MIAMI — In the past year, there’s been a lot discussion about the Chinese workers who make Apple products. Exposés and reports have been written, all of which have presumably made us a bit more aware of the conditions under which those workers labor and live. But we still buy iPads and iPhones and MacBooks. Nothing much has really changed. There’s still a disconnect between the things we buy, the objects with which we surround ourselves, and the people who make them.
This disconnect is one of the focal points of artist Esther Shalev-Gerz’s current exhibition, Describing Labor, at the Wolfsonian-FIU. “What is it that we live with a faceless world?” she asked rhetorically at a press preview earlier this week.

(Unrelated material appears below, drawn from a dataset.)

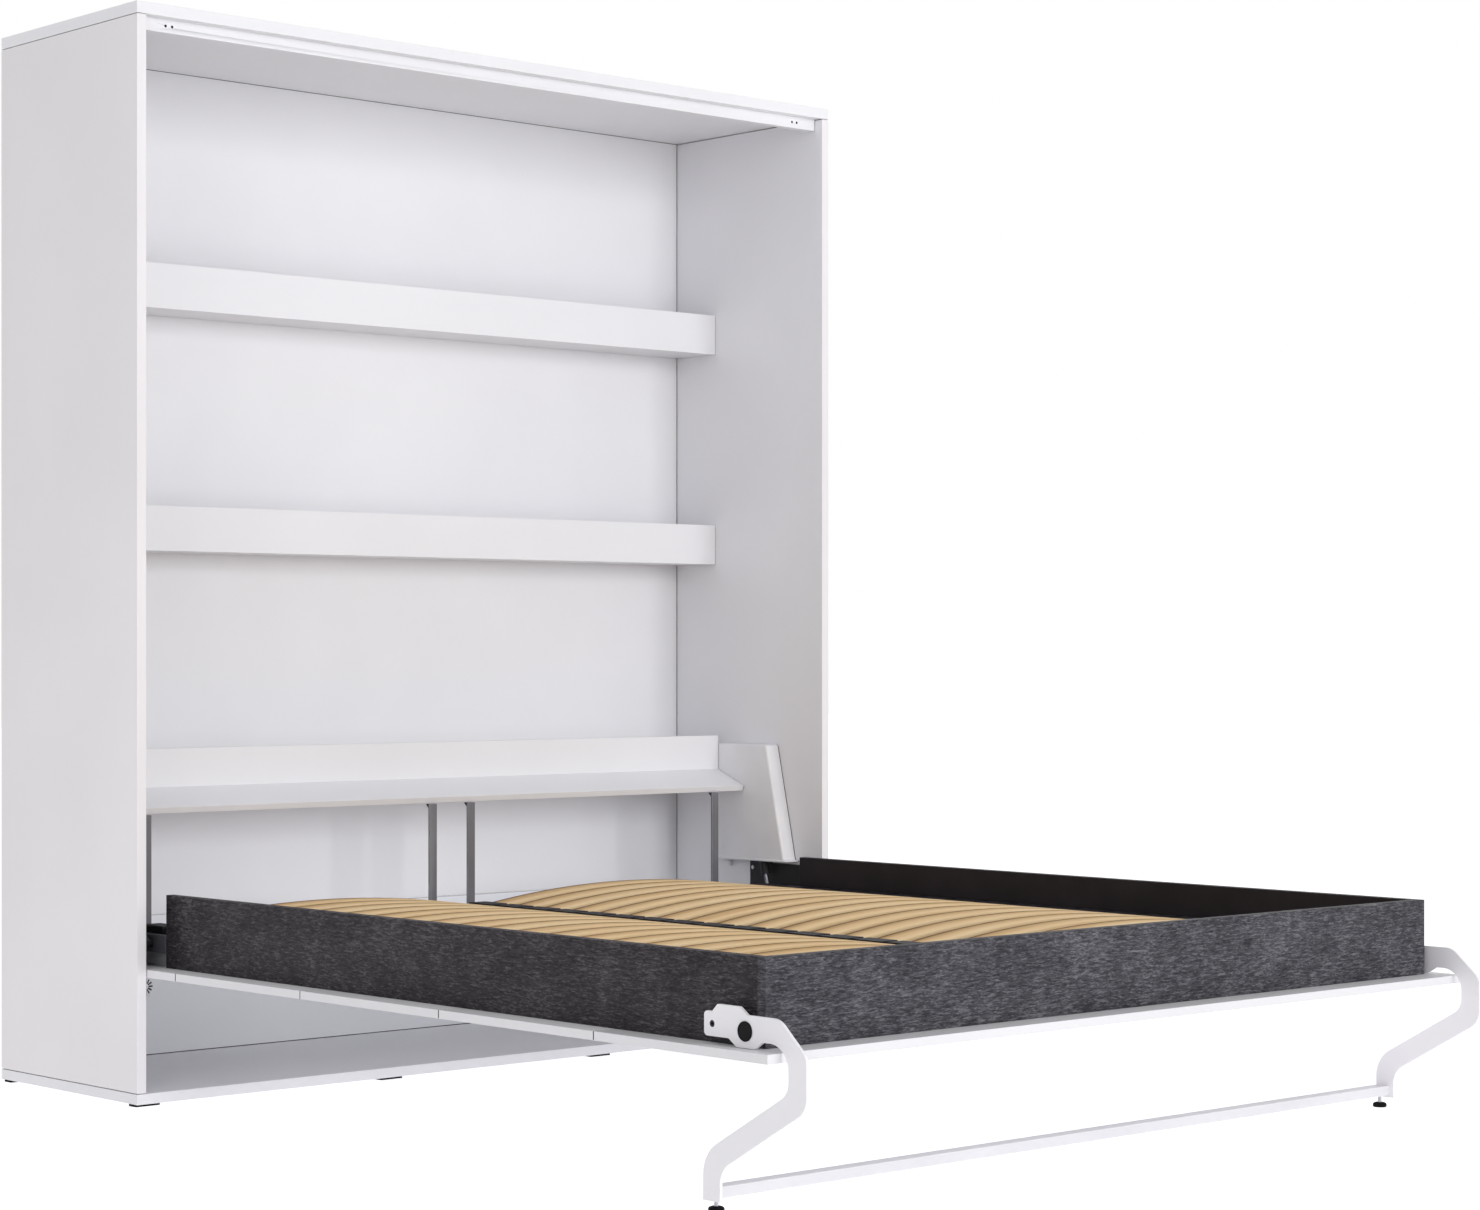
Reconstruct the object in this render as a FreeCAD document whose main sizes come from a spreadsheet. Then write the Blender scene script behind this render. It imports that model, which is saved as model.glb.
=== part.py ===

Not only that, but workers have often been glorified, in the early 20th century especially, their image aestheticized for artistic or political purposes that reap them little gain. So when the Wolfsonian, a museum that focuses on the intersection of material artifacts and social and political change in the modern era, invited Shalev-Gerz to root through its collection and organize a show, she hit upon the figure of the laborer. The paintings, prints, and sculptures of workers that she found were her starting point.
Shalev-Gerz chose 41 pieces, and from there, asked people “who have a mastery of the language around art,” according to the show’s wall text, to choose and describe them. She filmed those descriptions, after which the artists and scholars placed the objects back in the museum’s storage area — not where they came from, but wherever they wanted. Shalev-Gerz then photographed the pieces in their new surroundings.
The material output of this process comprises mainly a large number of photographs, a split-screen video of objects alongside talking-head descriptions, the original Wolfsonian collection objects, and a number of glass hammers and hands made by Shalev-Gerz. Unfortunately, none of it quite comes together to amount to much more than what I just listed. The photographs, which makes up the crux of the show, are dramatically lit and at times evocative; at their best, the worker images resonate in contrast with the objects they’re placed on and around, making us think not only about the product-labor disconnect but also the divisions in the way we categorize things. Why is a painting traditionally valued more highly than a beautifully crafted chair?
The video takes this question one step further, although perhaps inadvertently: as I listened to the curators and historians and others fluent in the language of art, I couldn’t help but think about who writes history — who gets to write history, that is, and how our classifications of objects reflect our societal structures and hierarchies.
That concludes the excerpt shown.